**Set problem:** Return the complete listing that follows, with each line reproduced exactly.

Rows from a dataset:
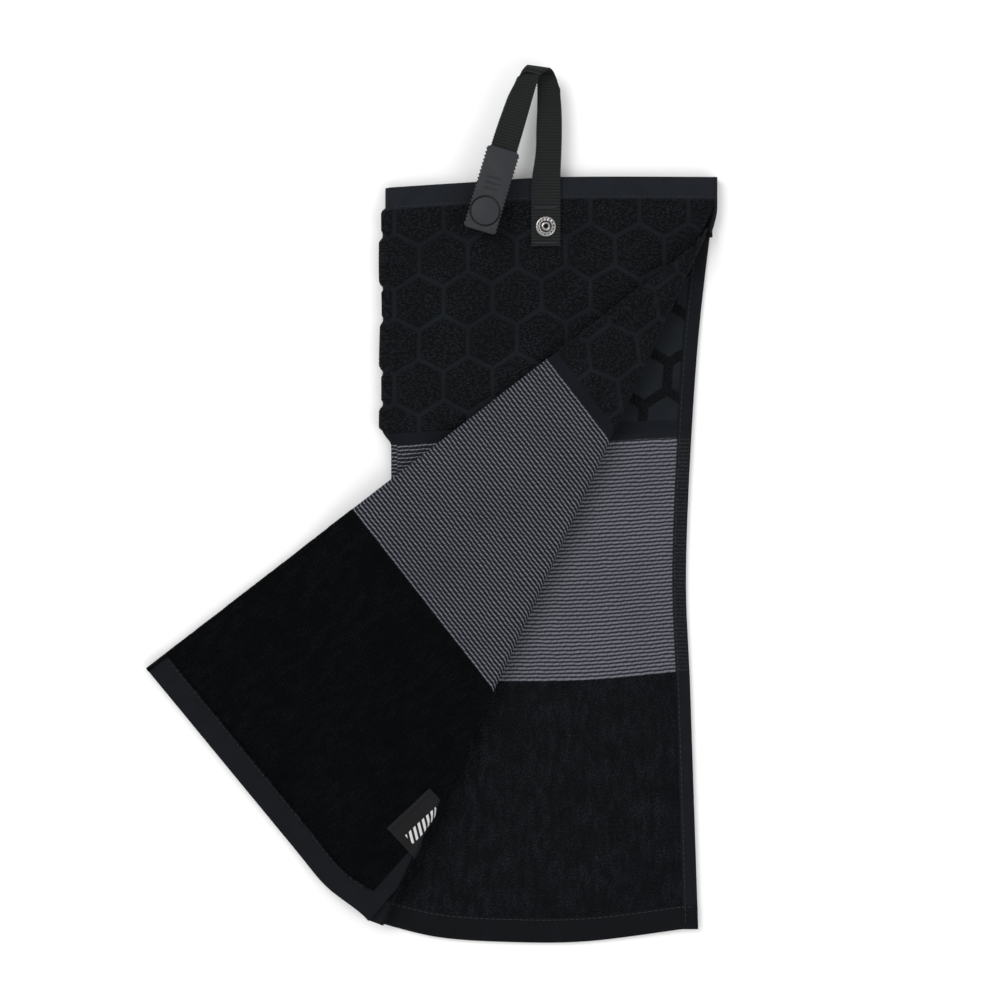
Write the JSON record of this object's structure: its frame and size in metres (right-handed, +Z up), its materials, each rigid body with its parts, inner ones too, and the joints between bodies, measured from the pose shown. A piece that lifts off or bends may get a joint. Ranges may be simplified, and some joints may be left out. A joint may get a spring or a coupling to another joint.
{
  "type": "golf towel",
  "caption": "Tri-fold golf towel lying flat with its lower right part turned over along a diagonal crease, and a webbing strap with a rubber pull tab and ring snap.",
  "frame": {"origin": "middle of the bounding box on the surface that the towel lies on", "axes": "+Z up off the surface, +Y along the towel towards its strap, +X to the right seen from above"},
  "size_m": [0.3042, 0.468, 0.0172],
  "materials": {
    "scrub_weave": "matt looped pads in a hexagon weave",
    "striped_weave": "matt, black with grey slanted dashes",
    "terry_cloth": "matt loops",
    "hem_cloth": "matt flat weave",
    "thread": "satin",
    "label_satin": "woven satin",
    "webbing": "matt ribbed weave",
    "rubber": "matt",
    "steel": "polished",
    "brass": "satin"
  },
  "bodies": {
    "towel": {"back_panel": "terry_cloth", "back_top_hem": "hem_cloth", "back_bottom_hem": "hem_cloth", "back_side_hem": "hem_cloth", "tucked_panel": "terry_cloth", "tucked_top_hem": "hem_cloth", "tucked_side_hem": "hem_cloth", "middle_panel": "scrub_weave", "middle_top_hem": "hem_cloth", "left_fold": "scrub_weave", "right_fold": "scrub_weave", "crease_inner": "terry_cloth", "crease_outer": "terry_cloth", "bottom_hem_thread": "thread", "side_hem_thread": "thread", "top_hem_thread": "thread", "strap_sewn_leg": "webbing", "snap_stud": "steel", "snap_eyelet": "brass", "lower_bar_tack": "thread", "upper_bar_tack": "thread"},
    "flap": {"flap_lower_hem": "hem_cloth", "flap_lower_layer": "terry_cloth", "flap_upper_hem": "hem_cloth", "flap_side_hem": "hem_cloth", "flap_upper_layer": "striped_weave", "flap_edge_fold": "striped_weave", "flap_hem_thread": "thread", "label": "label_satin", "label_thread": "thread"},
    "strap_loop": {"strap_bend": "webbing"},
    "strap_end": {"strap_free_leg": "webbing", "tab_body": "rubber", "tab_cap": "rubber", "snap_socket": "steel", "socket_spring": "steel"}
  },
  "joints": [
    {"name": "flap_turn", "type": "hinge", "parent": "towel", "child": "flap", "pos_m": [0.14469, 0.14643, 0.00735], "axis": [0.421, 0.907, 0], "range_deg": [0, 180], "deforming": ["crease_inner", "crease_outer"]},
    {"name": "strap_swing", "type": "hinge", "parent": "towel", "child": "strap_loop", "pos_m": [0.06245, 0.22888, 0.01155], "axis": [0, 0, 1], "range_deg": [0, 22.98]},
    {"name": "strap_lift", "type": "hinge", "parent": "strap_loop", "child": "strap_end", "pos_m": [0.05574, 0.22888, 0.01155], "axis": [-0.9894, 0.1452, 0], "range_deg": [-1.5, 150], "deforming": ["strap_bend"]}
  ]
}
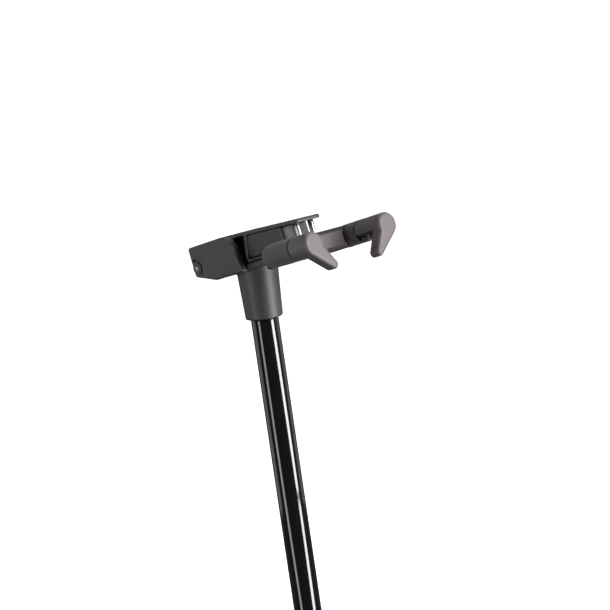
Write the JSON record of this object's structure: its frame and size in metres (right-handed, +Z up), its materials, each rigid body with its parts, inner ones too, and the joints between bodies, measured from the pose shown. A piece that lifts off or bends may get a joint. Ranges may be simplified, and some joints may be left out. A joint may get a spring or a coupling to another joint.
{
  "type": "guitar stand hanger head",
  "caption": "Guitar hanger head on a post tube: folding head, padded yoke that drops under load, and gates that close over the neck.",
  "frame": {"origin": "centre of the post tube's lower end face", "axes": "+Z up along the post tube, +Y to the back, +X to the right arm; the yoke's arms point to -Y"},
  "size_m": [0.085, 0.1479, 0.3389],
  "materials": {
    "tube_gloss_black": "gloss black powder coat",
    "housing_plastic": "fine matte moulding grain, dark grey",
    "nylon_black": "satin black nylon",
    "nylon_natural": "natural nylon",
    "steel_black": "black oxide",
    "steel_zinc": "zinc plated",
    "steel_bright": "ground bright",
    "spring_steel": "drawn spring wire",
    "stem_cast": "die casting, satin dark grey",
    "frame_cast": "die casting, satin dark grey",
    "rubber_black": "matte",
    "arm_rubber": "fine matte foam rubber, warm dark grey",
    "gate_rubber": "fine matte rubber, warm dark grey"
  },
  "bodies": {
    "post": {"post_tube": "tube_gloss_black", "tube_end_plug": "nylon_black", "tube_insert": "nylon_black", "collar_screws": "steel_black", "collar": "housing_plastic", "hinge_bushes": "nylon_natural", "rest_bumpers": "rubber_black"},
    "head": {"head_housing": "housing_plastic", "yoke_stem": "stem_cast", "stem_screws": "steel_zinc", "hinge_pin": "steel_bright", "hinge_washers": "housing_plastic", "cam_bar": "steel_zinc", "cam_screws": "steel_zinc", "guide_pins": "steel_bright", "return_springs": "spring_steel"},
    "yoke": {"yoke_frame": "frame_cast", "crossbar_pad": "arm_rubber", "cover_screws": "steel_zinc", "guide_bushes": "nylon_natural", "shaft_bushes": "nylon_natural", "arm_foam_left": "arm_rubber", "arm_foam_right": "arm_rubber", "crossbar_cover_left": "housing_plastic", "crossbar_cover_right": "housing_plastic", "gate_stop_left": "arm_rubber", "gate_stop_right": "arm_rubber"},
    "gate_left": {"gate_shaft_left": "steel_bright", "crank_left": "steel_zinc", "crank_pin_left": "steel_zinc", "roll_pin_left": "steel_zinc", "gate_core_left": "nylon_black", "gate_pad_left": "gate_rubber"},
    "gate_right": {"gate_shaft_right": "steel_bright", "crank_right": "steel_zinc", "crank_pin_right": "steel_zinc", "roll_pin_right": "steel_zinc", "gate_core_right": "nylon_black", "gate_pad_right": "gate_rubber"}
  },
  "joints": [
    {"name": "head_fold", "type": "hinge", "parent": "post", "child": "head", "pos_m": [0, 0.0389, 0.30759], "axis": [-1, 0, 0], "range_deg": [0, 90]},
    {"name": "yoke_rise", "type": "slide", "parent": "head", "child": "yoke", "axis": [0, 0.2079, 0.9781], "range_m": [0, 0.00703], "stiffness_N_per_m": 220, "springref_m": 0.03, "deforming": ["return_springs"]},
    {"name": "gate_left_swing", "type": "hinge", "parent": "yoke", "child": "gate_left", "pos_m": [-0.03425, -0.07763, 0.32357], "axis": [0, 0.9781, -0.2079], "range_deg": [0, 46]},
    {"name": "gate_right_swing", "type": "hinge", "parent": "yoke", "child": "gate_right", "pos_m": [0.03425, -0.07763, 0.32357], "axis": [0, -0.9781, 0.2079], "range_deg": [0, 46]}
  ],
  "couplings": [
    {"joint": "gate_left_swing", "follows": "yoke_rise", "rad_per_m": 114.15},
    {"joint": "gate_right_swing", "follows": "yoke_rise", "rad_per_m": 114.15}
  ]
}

**The answer:**
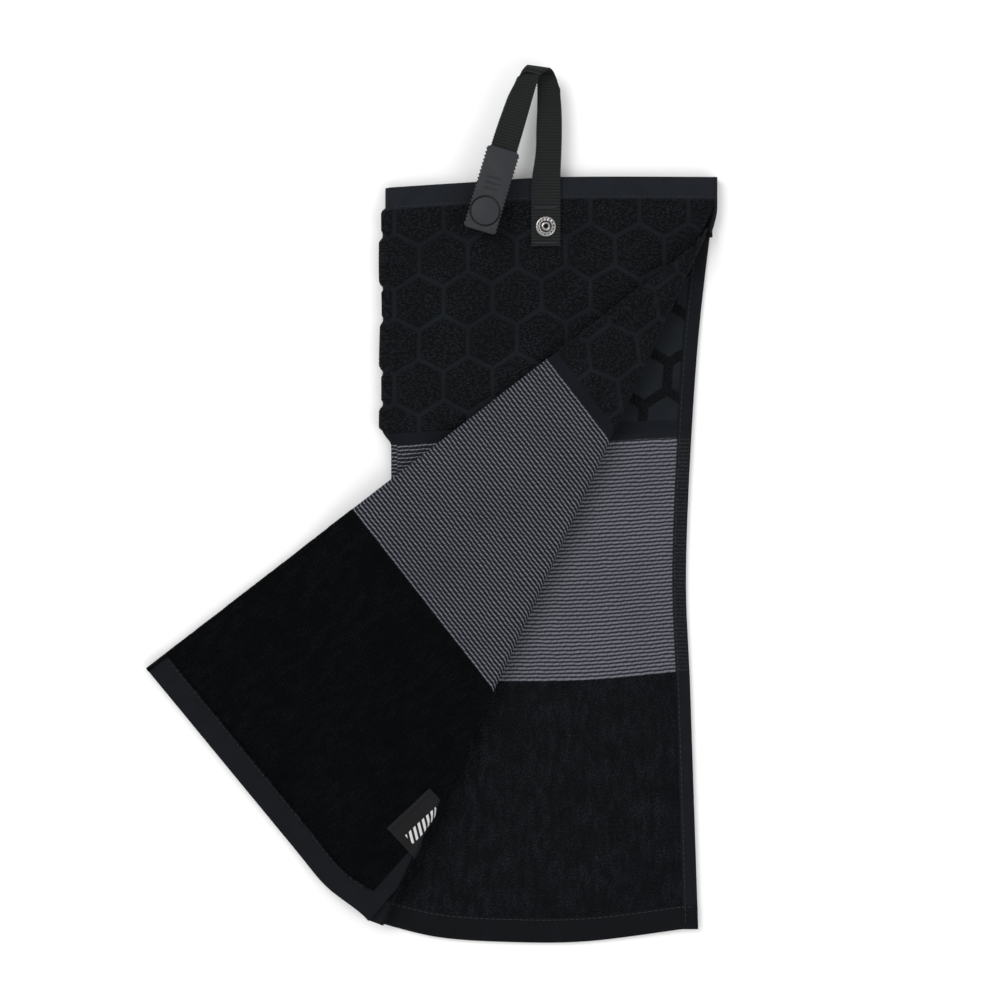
Write the JSON record of this object's structure: its frame and size in metres (right-handed, +Z up), its materials, each rigid body with its parts, inner ones too, and the joints between bodies, measured from the pose shown. A piece that lifts off or bends may get a joint. Ranges may be simplified, and some joints may be left out. A joint may get a spring or a coupling to another joint.
{
  "type": "golf towel",
  "caption": "Tri-fold golf towel lying flat with its lower right part turned over along a diagonal crease, and a webbing strap with a rubber pull tab and ring snap.",
  "frame": {"origin": "middle of the bounding box on the surface that the towel lies on", "axes": "+Z up off the surface, +Y along the towel towards its strap, +X to the right seen from above"},
  "size_m": [0.3042, 0.468, 0.0172],
  "materials": {
    "scrub_weave": "matt looped pads in a hexagon weave",
    "striped_weave": "matt, black with grey slanted dashes",
    "terry_cloth": "matt loops",
    "hem_cloth": "matt flat weave",
    "thread": "satin",
    "label_satin": "woven satin",
    "webbing": "matt ribbed weave",
    "rubber": "matt",
    "steel": "polished",
    "brass": "satin"
  },
  "bodies": {
    "towel": {"back_panel": "terry_cloth", "back_top_hem": "hem_cloth", "back_bottom_hem": "hem_cloth", "back_side_hem": "hem_cloth", "tucked_panel": "terry_cloth", "tucked_top_hem": "hem_cloth", "tucked_side_hem": "hem_cloth", "middle_panel": "scrub_weave", "middle_top_hem": "hem_cloth", "left_fold": "scrub_weave", "right_fold": "scrub_weave", "crease_inner": "terry_cloth", "crease_outer": "terry_cloth", "bottom_hem_thread": "thread", "side_hem_thread": "thread", "top_hem_thread": "thread", "strap_sewn_leg": "webbing", "snap_stud": "steel", "snap_eyelet": "brass", "lower_bar_tack": "thread", "upper_bar_tack": "thread"},
    "flap": {"flap_lower_hem": "hem_cloth", "flap_lower_layer": "terry_cloth", "flap_upper_hem": "hem_cloth", "flap_side_hem": "hem_cloth", "flap_upper_layer": "striped_weave", "flap_edge_fold": "striped_weave", "flap_hem_thread": "thread", "label": "label_satin", "label_thread": "thread"},
    "strap_loop": {"strap_bend": "webbing"},
    "strap_end": {"strap_free_leg": "webbing", "tab_body": "rubber", "tab_cap": "rubber", "snap_socket": "steel", "socket_spring": "steel"}
  },
  "joints": [
    {"name": "flap_turn", "type": "hinge", "parent": "towel", "child": "flap", "pos_m": [0.14469, 0.14643, 0.00735], "axis": [0.421, 0.907, 0], "range_deg": [0, 180], "deforming": ["crease_inner", "crease_outer"]},
    {"name": "strap_swing", "type": "hinge", "parent": "towel", "child": "strap_loop", "pos_m": [0.06245, 0.22888, 0.01155], "axis": [0, 0, 1], "range_deg": [0, 22.98]},
    {"name": "strap_lift", "type": "hinge", "parent": "strap_loop", "child": "strap_end", "pos_m": [0.05574, 0.22888, 0.01155], "axis": [-0.9894, 0.1452, 0], "range_deg": [-1.5, 150], "deforming": ["strap_bend"]}
  ]
}
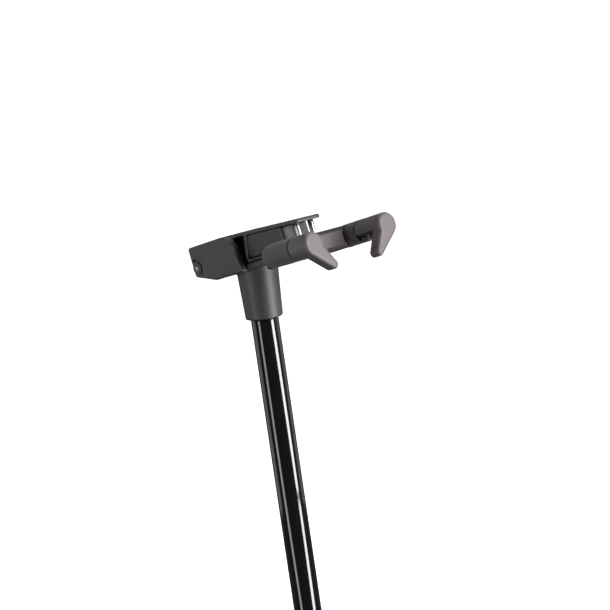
Write the JSON record of this object's structure: its frame and size in metres (right-handed, +Z up), its materials, each rigid body with its parts, inner ones too, and the joints between bodies, measured from the pose shown. A piece that lifts off or bends may get a joint. Ranges may be simplified, and some joints may be left out. A joint may get a spring or a coupling to another joint.
{
  "type": "guitar stand hanger head",
  "caption": "Guitar hanger head on a post tube: folding head, padded yoke that drops under load, and gates that close over the neck.",
  "frame": {"origin": "centre of the post tube's lower end face", "axes": "+Z up along the post tube, +Y to the back, +X to the right arm; the yoke's arms point to -Y"},
  "size_m": [0.085, 0.1479, 0.3389],
  "materials": {
    "tube_gloss_black": "gloss black powder coat",
    "housing_plastic": "fine matte moulding grain, dark grey",
    "nylon_black": "satin black nylon",
    "nylon_natural": "natural nylon",
    "steel_black": "black oxide",
    "steel_zinc": "zinc plated",
    "steel_bright": "ground bright",
    "spring_steel": "drawn spring wire",
    "stem_cast": "die casting, satin dark grey",
    "frame_cast": "die casting, satin dark grey",
    "rubber_black": "matte",
    "arm_rubber": "fine matte foam rubber, warm dark grey",
    "gate_rubber": "fine matte rubber, warm dark grey"
  },
  "bodies": {
    "post": {"post_tube": "tube_gloss_black", "tube_end_plug": "nylon_black", "tube_insert": "nylon_black", "collar_screws": "steel_black", "collar": "housing_plastic", "hinge_bushes": "nylon_natural", "rest_bumpers": "rubber_black"},
    "head": {"head_housing": "housing_plastic", "yoke_stem": "stem_cast", "stem_screws": "steel_zinc", "hinge_pin": "steel_bright", "hinge_washers": "housing_plastic", "cam_bar": "steel_zinc", "cam_screws": "steel_zinc", "guide_pins": "steel_bright", "return_springs": "spring_steel"},
    "yoke": {"yoke_frame": "frame_cast", "crossbar_pad": "arm_rubber", "cover_screws": "steel_zinc", "guide_bushes": "nylon_natural", "shaft_bushes": "nylon_natural", "arm_foam_left": "arm_rubber", "arm_foam_right": "arm_rubber", "crossbar_cover_left": "housing_plastic", "crossbar_cover_right": "housing_plastic", "gate_stop_left": "arm_rubber", "gate_stop_right": "arm_rubber"},
    "gate_left": {"gate_shaft_left": "steel_bright", "crank_left": "steel_zinc", "crank_pin_left": "steel_zinc", "roll_pin_left": "steel_zinc", "gate_core_left": "nylon_black", "gate_pad_left": "gate_rubber"},
    "gate_right": {"gate_shaft_right": "steel_bright", "crank_right": "steel_zinc", "crank_pin_right": "steel_zinc", "roll_pin_right": "steel_zinc", "gate_core_right": "nylon_black", "gate_pad_right": "gate_rubber"}
  },
  "joints": [
    {"name": "head_fold", "type": "hinge", "parent": "post", "child": "head", "pos_m": [0, 0.0389, 0.30759], "axis": [-1, 0, 0], "range_deg": [0, 90]},
    {"name": "yoke_rise", "type": "slide", "parent": "head", "child": "yoke", "axis": [0, 0.2079, 0.9781], "range_m": [0, 0.00703], "stiffness_N_per_m": 220, "springref_m": 0.03, "deforming": ["return_springs"]},
    {"name": "gate_left_swing", "type": "hinge", "parent": "yoke", "child": "gate_left", "pos_m": [-0.03425, -0.07763, 0.32357], "axis": [0, 0.9781, -0.2079], "range_deg": [0, 46]},
    {"name": "gate_right_swing", "type": "hinge", "parent": "yoke", "child": "gate_right", "pos_m": [0.03425, -0.07763, 0.32357], "axis": [0, -0.9781, 0.2079], "range_deg": [0, 46]}
  ],
  "couplings": [
    {"joint": "gate_left_swing", "follows": "yoke_rise", "rad_per_m": 114.15},
    {"joint": "gate_right_swing", "follows": "yoke_rise", "rad_per_m": 114.15}
  ]
}